Let’s take a look at some of the sketchbooks I’ve found.
This late 20th Century marker drawing (circa 1978) depicts the artist being readied for his bath. A piece of soap can be seen on the left, the filled bath is on the far right. The violent, uncontrolled peeing and escaping turd, as well as the sneaky sideways look, are very typical of this period in the artist’s career, as he dedicated several other drawings to this particular subject matter:
Here is a self portrait from a later period, side by side with the actual model:
As you can see, I had a nice little Prince Valiant look going on. I had long hair to cover my floppy ears. I hail from a tiny rural village where the only people with long hair were women. Since I had an angelic face and feminine features, I was often mistaken for a girl actually–one of my big childhood traumas. I remember sitting on a sand hill, lost in thought, when a ball hit me. I looked, and this old man said to his granddaughter: “Ask that other girl if you can have your ball back.” You don’t forget things like that.
Donald Duck with a baby carriage. And why not.
I was a big Popeye fan. I dressed up as Popeye once for Carnival, a Dutch spring festival centered around “role-reversal and suspension of social norms”, as Wikipedia has it. Basically it’s just people getting drunk. I was Popeye, my brother was Zorro–photographic evidence exists of this, but common sense prevents me from scanning it. Anyway, I loved Popeye. Page after page, it’s Popeye fighting Bluto, Popeye in some perilous predicament, Popeye and Olive, Popeye just floating in the air and being hideously deformed, Popeye peeing violently, and so forth. I had Popeye figurines, bendables, Corgi cars, comics. I made my mother buy spinach all the time, up to the point where she said, “Wouldn’t you rather have french fries?”
I also owned a luxurious book that celebrated Popeye’s 50th birthday.

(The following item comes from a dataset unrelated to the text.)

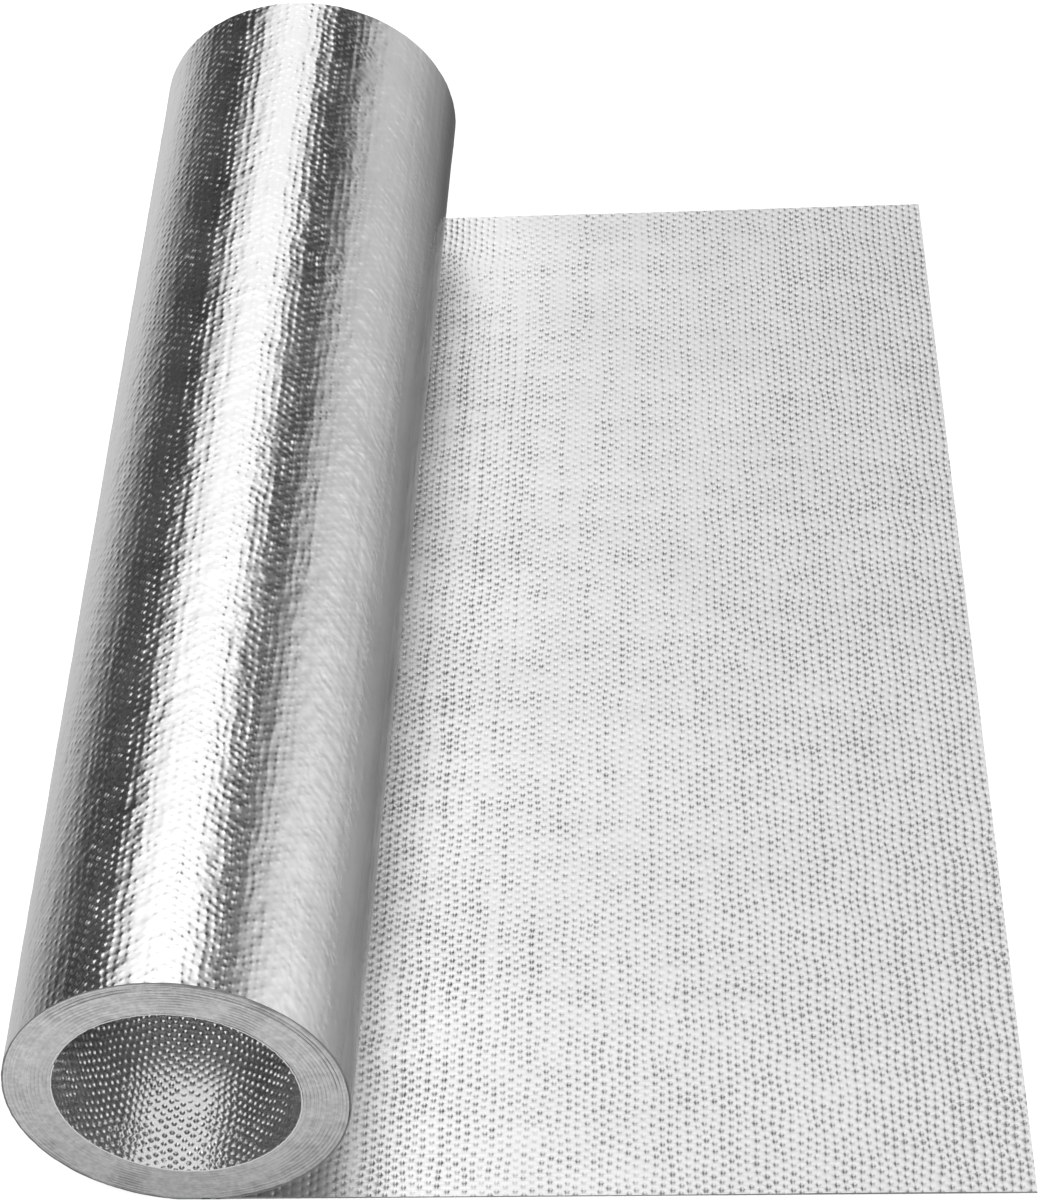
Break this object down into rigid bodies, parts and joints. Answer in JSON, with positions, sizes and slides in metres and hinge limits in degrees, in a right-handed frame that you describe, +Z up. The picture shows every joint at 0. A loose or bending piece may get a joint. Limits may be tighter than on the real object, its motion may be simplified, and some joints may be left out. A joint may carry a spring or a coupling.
{
  "type": "aluminium foil roll",
  "caption": "Coreless roll of dimple-embossed aluminium foil lying on its side, with an open bore and its free end drawn out flat as a tail.",
  "frame": {"origin": "under the middle of the whole outline, on the surface that the roll and its tail lie on", "axes": "+Y along the roll's axis from the near end to the far end, +Z up, +X from the roll towards the cut end of the tail"},
  "size_m": [0.205, 0.3, 0.0697],
  "materials": {
    "foil": "bright rolled foil embossed with small round dimples"
  },
  "bodies": {
    "root": {"foil_web": "foil"}
  },
  "joints": []
}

I still remember the exact caption under one of the animation model sheets: “To aid the animation process, the characters were significantly simplified compared to their original comic book counterparts.”
That’s a comic from when I was 11 or thereabouts. Still drawing Popeye. And as you can see, I was happily butchering the English language, something that I still do, right here in this blog.